Adopted June 15, 2021 (SR-MRX-2021-07), operative July 15, 2021.
Section 11. Organization and Administration
(a) Each Member shall report to the Exchange all contact information required by the Exchange via the FINRA Contact system.
(b) Each Member shall update its required contact information promptly, but in any event not later than 30 days following any change in such information. In addition, each Member shall review and, if necessary, update its required contact information, via such means as the Exchange may specify, within 17 business days after the end of each calendar year.
(c) Each Member shall comply with any Exchange request for such information promptly, but in any event not later than 15 days following the request, or such longer period that may be agreed to by Exchange staff.
Adopted April 13, 2021 (SR-MRX-2021-03), operative May 13, 2021.

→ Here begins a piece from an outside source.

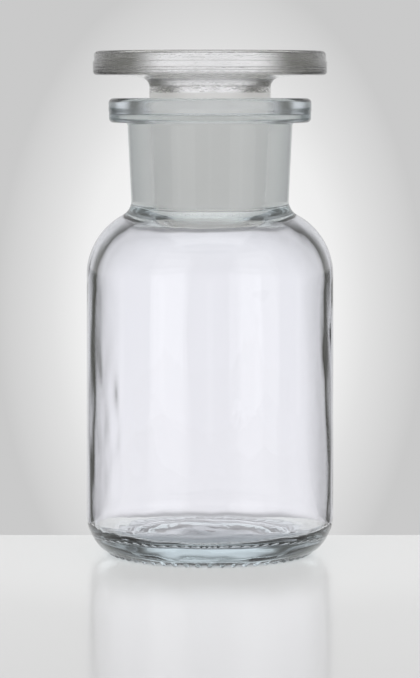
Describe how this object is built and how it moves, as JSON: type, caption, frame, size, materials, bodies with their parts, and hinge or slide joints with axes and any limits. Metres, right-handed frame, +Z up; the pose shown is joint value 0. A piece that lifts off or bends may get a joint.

Section 12. Business Continuity and Disaster Recovery Plan Testing Requirements for Members Pursuant to Regulation SCI
With respect to the Exchange's business continuity and disaster recovery plans, including its backup systems, the Exchange shall:
(a) Establish standards for the designation of those Members that the Exchange reasonably determines are, taken as a whole, the minimum necessary for the maintenance of fair and orderly markets in the event of the activation of such plans. Such standards may include volume-based and/or market share-based criteria, and may be adjusted from time to time by the Exchange. The Exchange will provide public notice of the standards.
(b) Designate Members pursuant to the standards established in paragraph (a) of this Rule and require participation by such designated Members in scheduled functional and performance testing of the operation of such plans, in the manner and frequency specified by the Exchange, provided that such frequency shall not be less than once every 12 months. The Exchange will provide at least six months prior notice to Members that are designated for mandatory testing, and participation of such Members is a condition of membership.
Adopted June 15, 2021 (SR-MRX-2021-07), operative July 15, 2021.
Adopted June 15, 2021 (SR-MRX-2021-07), operative July 15, 2021; amended Nov. 18, 2022 (SR-MRX-2022-25).